(begin)

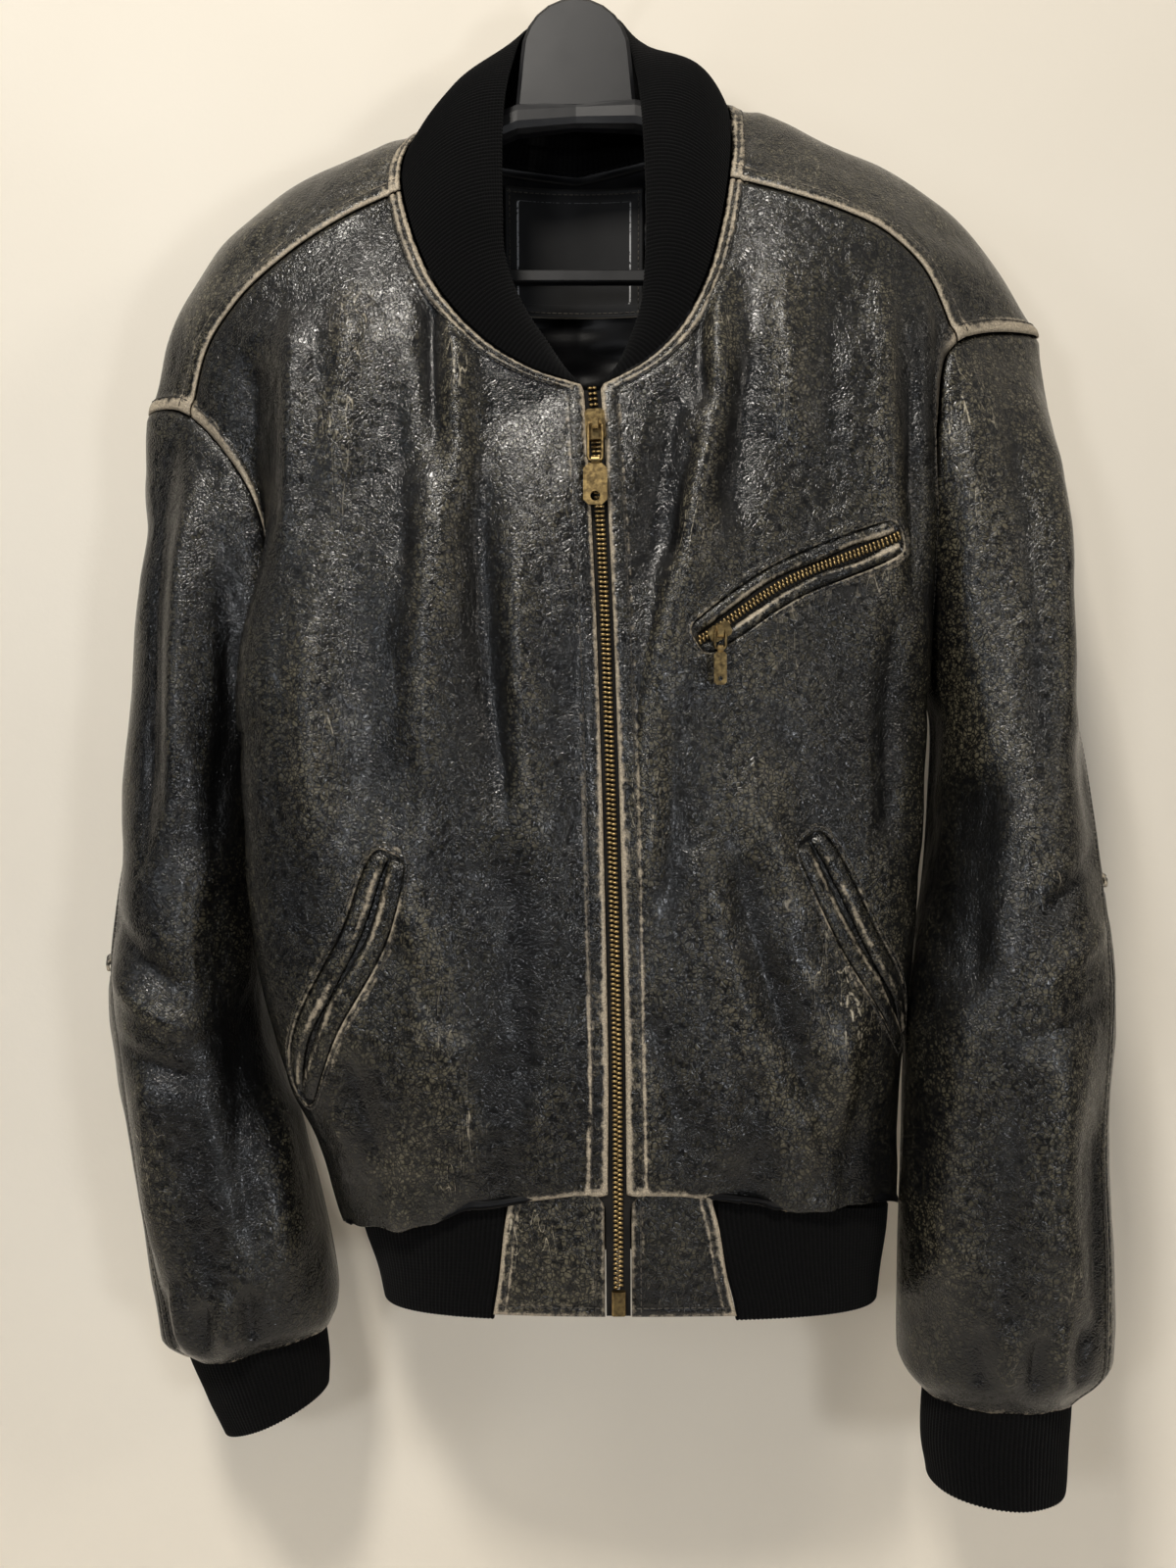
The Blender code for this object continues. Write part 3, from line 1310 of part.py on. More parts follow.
def addPull(group, cutters, name, face, tilt, lean, back):
    """A slider with an eye, a wire link through the eye and a tab on the link.

    face is the middle of the slider's rear, tilt turns its body in the front view.
    """
    size = PULLS[name]
    wide, tall, thick = size["body"]
    turn = math.radians(tilt)
    spin = np.array([[math.cos(turn), 0, -math.sin(turn)], [0, 1, 0], [math.sin(turn), 0, math.cos(turn)]])
    face = np.asarray(face, dtype=float)
    plate = cutCorners("xz", wide, tall, 1.6) @ spin.T
    body = sweepMesh(name + "_slider", [face, face - [0, thick, 0]], np.stack([plate, plate]))
    slider = addObject(group, name + "_slider", body, "brass")
    if back:
        rear = cutCorners("xz", FLY_HALF * 2 - 2.6, tall - 0.6, 1.0)
        joinSolid(slider, cutters, name + "_rear_tool",
                  prism("rear", face + [0, back, 0], face - [0, 0.4, 0], rear), "UNION")
    pin = face - [0, thick + EYE + 0.5, 0]
    eye = cutCorners("yz", EYE * 2 + 1.8, EYE * 2 + 3.4, 1.1)
    joinSolid(slider, cutters, name + "_eye_tool",
              prism("eye", pin - [1.5, 0, 0], pin + [1.5, 0, 0], eye), "UNION")
    joinSolid(slider, cutters, name + "_bore_tool",
              prism("bore", pin - [3, 0, 0], pin + [3, 0, 0], circle("yz", EYE)), "DIFFERENCE")

    wire = size["wire"]
    wideLink, long = size["link"]
    leanTurn = leanMatrix(lean)
    ring = []
    radius = 1.6
    for cornerX, cornerZ, first in ((1, 0, 0), (-1, 0, 90), (-1, -1, 180), (1, -1, 270)):
        for angle in np.radians(first + np.array([0.0, 45.0, 90.0])):
            ring.append((cornerX * (wideLink / 2 - radius) + radius * math.cos(angle), 0.0,
                         cornerZ * long + (radius if cornerZ else -radius) + radius * math.sin(angle)))
    ring = np.array(ring)
    along = unit(np.roll(ring, -1, axis=0) - np.roll(ring, 1, axis=0))
    out = np.cross(along, [0.0, 1.0, 0.0])
    turns = np.radians(np.arange(0, 360, 60))
    sections = wire * (np.cos(turns)[None, :, None] * out[:, None]
                       + np.sin(turns)[None, :, None] * np.array([0.0, 1.0, 0.0]))
    mesh = ringMesh(name + "_link", ring @ leanTurn.T + pin, sections @ leanTurn.T, pin * MM)
    addObject(group, name + "_link", mesh, "brass", pin * MM)

    foot = pin + leanTurn @ np.array([0.0, 0.0, -long])
    tabWide, tabLong, tabThick = size["tab"]
    bore = wire + 0.45

    def local(part, start, end, outline):
        rings = (np.array([start, end], dtype=float)[:, None, :] + outline) @ leanTurn.T
        return sweepMesh(part, np.zeros((2, 3)), rings)

    barrel = wideLink / 2 - wire - 0.7
    plate = cutCorners("xz", tabWide, tabLong, tabWide * 0.22)
    centre = [0.0, 0.0, -(wire + 0.9) - tabLong / 2]
    mesh = local(name + "_tab", np.add(centre, [0, tabThick / 2, 0]), np.add(centre, [0, -tabThick / 2, 0]), plate)
    tab = addObject(group, name + "_tab", mesh, "brass", foot * MM)
    joinSolid(tab, cutters, name + "_barrel_tool",
              local("barrel", (-barrel, 0, 0), (barrel, 0, 0), circle("yz", bore + 0.9)), "UNION")
    joinSolid(tab, cutters, name + "_pin_tool",
              local("pin", (-barrel - 1, 0, 0), (barrel + 1, 0, 0), circle("yz", bore)), "DIFFERENCE")
    low = np.array([0.0, 0.0, -(wire + 0.9) - tabLong + size["hole"] + 2.0])
    joinSolid(tab, cutters, name + "_hole_tool",
              local("hole", low + [0, 3, 0], low - [0, 3, 0], circle("xz", size["hole"])), "DIFFERENCE")


def addPulls(group, cutters, leftTree):
    middle = zipPoint(SLIDER_Z)
    addPull(group, cutters, "zip", middle - [0, 2.4, 0], 4.0, 4.5, 2.2)
    x, z = np.meshgrid(np.linspace(69, 81, 7), np.linspace(-456, -438, 7))
    start = np.stack([x, 0 * x - 200.0, z], axis=-1)
    hits = castOnto(leftTree, start, np.broadcast_to([0.0, 1.0, 0.0], start.shape))
    stand = LAY_GAP + LIP_HIGH + 0.5
    addPull(group, cutters, "chest", (75.0, hits[..., 1].min() - stand, -447.5), -61.0, 0.0, 0)


# Hanger arms: half height and half depth of the arm, the drop of each tip and its reach
ARM_HIGH = 9.5
ARM_DEEP = 7.5
ARM_CLEAR = {"right": 2.6, "left": 3.6}
NECK_DROP = 5.0
ARM_TIP = {"right": (8.0, 16.0), "left": (12.0, 28.0)}


def hangerArm(side):
    """Stations of an arm under the shoulder piece: middle, half height and half depth."""
    stations = []
    for share in COLUMNS[:6]:
        top = curve(RIDGE[side], "along", "xyz", share)
        ahead = curve(RIDGE[side], "along", "xyz", share + 0.02)
        slope = abs((ahead[2] - top[2]) / (ahead[0] - top[0]))
        clear = (LEATHER + SEAM_GAP + ARM_CLEAR[side]) * math.sqrt(1 + slope**2) + (NECK_DROP if share == 0 else 0)
        stations.append((top[0], 0.0, top[2] - clear - ARM_HIGH, ARM_HIGH, ARM_DEEP))
    reach, drop = ARM_TIP[side]
    x, y, z = stations[-1][:3]
    stations.append((x + math.copysign(reach, x), 0.0, z - drop, 4.5, ARM_DEEP - 2))
    return stations


def addHanger(group, cutters):
    """The moulded hanger: two arms, the head plate and the trouser bar in one solid."""
    head = [(-34, 0, -140, 9, 8), (0, 0, -137, 8, 6), (34, 0, -137, 9, 8)]
    stations = np.array(hangerArm("right")[::-1] + head + hangerArm("left"), dtype=float)
    turns = np.radians(np.arange(0, 360, 30) + 15)
    wide = np.sign(np.cos(turns)) * np.abs(np.cos(turns)) ** 0.7
    tall = np.sign(np.sin(turns)) * np.abs(np.sin(turns)) ** 0.8
    sections = np.stack([0 * stations[:, 3:4] * tall, stations[:, 4:5] * wide, stations[:, 3:4] * tall],
                        axis=-1)
    frame = addObject(group, "hanger_frame",
                      sweepMesh("hanger_frame", stations[:, :3], sections), "plastic")

    arc = np.linspace(0, math.pi, 13)
    outline = np.stack([PLATE_HALF * 0.97 * np.cos(arc), PLATE_TOP - 34.0 + 34.0 * np.sin(arc)], axis=-1)
    foot = [(-PLATE_HALF - 2.0, PLATE_LOW - 8.0), (PLATE_HALF + 2.0, PLATE_LOW - 8.0)]
    outline = np.concatenate([outline, foot])
    centre = np.array([0.0, (PLATE_TOP + PLATE_LOW) / 2])
    rings = []
    for shrink, depth in ((0.93, -0.5), (1.0, -0.36), (1.0, 0.36), (0.93, 0.5)):
        flat = (outline - centre) * shrink + centre
        rings.append(np.stack([flat[:, 0], np.full(len(flat), depth * PLATE_THICK), flat[:, 1]], axis=-1))
    plate = sweepMesh("plate_tool", np.zeros((4, 3)), np.stack(rings))

    ends = np.array([(stations[0, 0] + 6, 0.0, BAR_Z), (stations[-1, 0] - 4, 0.0, BAR_Z)])
    profile = np.array([(0, -4.0, 2.7), (0, -3.2, 3.5), (0, 3.2, 3.5), (0, 4.0, 2.7),
                        (0, 4.0, -2.7), (0, 3.2, -3.5), (0, -3.2, -3.5), (0, -4.0, -2.7)])
    bar = sweepMesh("bar_tool", ends, np.repeat(profile[None], 2, axis=0))
    for name, mesh in (("plate_tool", plate), ("bar_tool", bar)):
        joinSolid(frame, cutters, name, mesh, "UNION")


def addHook(group):
    """The wire hook: a straight shank, a sweep to one side and the round of the hook."""
    radius = HOOK_INNER + HOOK_WIRE
    arc = np.radians(np.arange(-30, 200, 20))
    bend = np.stack([radius * np.cos(arc), 0 * arc, radius * np.sin(arc) - HOOK_INNER], axis=-1)
    shank = np.array([(0.0, 0.0, PLATE_TOP + 0.3), (0.0, 0.0, PLATE_TOP + 10.0), (4.0, 0.0, -52.0),
                      (12.0, 0.0, -42.5)])
    path = np.concatenate([shank, bend])
    along = unit(np.gradient(path, axis=0))
    along[0] = [0.0, 0.0, 1.0]
    out = np.cross(along, [0.0, 1.0, 0.0])
    turns = np.radians(np.arange(0, 360, 30))
    sections = HOOK_WIRE * (np.cos(turns)[None, :, None] * out[:, None]
                            + np.sin(turns)[None, :, None] * np.array([0.0, 1.0, 0.0]))
    addObject(group, "hanger_hook", sweepMesh("hanger_hook", path, sections), "steel")


def main():
    clearScene()
    group = newCollection("leather_jacket")
    cutters = newCollection("cutters")
    grids = addFronts(group)
    backPoints, backInward = addBack(group)
    addShoulders(group)
    addSleeves(group)
    addCuffs(group)
    addWaistband(group)
    addHemTabs(group)
    addCollar(group)
    liningFace = addLining(group, backPoints, backInward)
    addPatch(group, liningFace)
    addFrontZip(group, grids)
    leftTree = addPockets(group, grids)
    addPulls(group, cutters, leftTree)
    addHanger(group, cutters)
    addHook(group)


main()
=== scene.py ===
import math

import bpy
import numpy as np
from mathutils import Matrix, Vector


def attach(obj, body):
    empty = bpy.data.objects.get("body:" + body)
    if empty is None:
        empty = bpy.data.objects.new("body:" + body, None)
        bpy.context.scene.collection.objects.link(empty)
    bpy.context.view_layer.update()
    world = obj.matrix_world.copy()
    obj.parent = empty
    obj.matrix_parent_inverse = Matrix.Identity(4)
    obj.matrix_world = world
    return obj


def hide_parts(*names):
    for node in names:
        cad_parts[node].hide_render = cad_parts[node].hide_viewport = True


# A worn leather blouson on a moulded hanger. Shapes are in millimetres and become metres in the mesh
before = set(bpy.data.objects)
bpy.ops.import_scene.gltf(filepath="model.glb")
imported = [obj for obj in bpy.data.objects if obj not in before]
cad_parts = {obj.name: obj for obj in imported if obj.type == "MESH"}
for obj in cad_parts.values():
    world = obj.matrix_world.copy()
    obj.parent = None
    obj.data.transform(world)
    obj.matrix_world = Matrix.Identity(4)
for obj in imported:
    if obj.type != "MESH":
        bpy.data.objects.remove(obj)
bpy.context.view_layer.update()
mm = 0.001
print("frame loaded")

neckShare = 0.267  # of half the back's top edge
yokeAngle = 40.0  # of the armhole, that a shoulder piece takes to each side of its tip
underarmAt, neckAt = 0.42, 0.62  # shares up a panel where its armhole and its neck edge start
flyHalf, seamGap = 4.5, 0.3
zipTop, zipBottom = -313.0, -739.0
toFront, toBack, upwards = np.array([0.0, -1.0, 0.0]), np.array([0.0, 1.0, 0.0]), np.array([0.0, 0.0, 1.0])


# Rows of numbers as named columns
def table(columns, *rows):
    values = np.array(rows, dtype=float)
    return {name: values[:, place] for place, name in enumerate(columns.split())}


# A cubic from start to end that leaves and arrives at the given slopes
def cubic(u, start, end, leave, arrive):
    return (start * (2 * u**3 - 3 * u**2 + 1) + leave * (u**3 - 2 * u**2 + u)
            + end * (3 * u**2 - 2 * u**3) + arrive * (u**3 - u**2))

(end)

PROBLEM TO WORK ON → Your task is to repeat exactly the lines from the one that contains "addShoulders(group)" through the one that contains "if empty is", with both end lines included.

CORRECT RESPONSE →
    addShoulders(group)
    addSleeves(group)
    addCuffs(group)
    addWaistband(group)
    addHemTabs(group)
    addCollar(group)
    liningFace = addLining(group, backPoints, backInward)
    addPatch(group, liningFace)
    addFrontZip(group, grids)
    leftTree = addPockets(group, grids)
    addPulls(group, cutters, leftTree)
    addHanger(group, cutters)
    addHook(group)


main()
=== scene.py ===
import math

import bpy
import numpy as np
from mathutils import Matrix, Vector


def attach(obj, body):
    empty = bpy.data.objects.get("body:" + body)
    if empty is None:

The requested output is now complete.